* WHAT IS EXPECTED *
Where a line holds the word "each", copy that line.

* INFORMATION PROVIDED *
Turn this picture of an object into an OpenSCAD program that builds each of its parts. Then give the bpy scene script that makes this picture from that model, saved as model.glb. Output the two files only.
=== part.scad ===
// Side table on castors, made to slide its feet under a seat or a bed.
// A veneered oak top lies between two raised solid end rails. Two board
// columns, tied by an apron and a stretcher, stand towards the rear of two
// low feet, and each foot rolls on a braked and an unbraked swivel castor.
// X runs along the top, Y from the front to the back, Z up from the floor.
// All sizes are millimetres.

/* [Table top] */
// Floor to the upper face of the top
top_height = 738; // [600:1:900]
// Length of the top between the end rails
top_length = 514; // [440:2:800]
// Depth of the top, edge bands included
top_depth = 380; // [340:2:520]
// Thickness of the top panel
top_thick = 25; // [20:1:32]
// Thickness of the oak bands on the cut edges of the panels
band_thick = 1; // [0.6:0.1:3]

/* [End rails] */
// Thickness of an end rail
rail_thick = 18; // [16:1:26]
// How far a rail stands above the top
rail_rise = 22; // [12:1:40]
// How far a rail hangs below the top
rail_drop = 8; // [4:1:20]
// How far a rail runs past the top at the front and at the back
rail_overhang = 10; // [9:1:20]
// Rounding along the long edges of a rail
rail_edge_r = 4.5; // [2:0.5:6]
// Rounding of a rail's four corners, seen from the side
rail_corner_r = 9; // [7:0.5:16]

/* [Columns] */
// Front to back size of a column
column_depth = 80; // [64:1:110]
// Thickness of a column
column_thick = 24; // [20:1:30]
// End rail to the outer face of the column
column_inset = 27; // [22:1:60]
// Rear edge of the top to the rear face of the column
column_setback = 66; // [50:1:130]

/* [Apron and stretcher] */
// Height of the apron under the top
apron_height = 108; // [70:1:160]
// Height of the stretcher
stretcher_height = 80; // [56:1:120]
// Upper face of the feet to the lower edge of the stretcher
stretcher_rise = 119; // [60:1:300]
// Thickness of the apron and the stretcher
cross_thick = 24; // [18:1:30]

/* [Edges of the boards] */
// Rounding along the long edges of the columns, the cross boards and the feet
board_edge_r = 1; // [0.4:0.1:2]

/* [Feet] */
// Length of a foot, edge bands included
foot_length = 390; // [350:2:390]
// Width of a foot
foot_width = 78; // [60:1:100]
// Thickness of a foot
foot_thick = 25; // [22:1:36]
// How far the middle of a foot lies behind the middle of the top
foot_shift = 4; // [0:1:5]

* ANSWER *
Turn this picture of an object into an OpenSCAD program that builds each of its parts. Then give the bpy scene script that makes this picture from that model, saved as model.glb. Output the two files only.
// low feet, and each foot rolls on a braked and an unbraked swivel castor.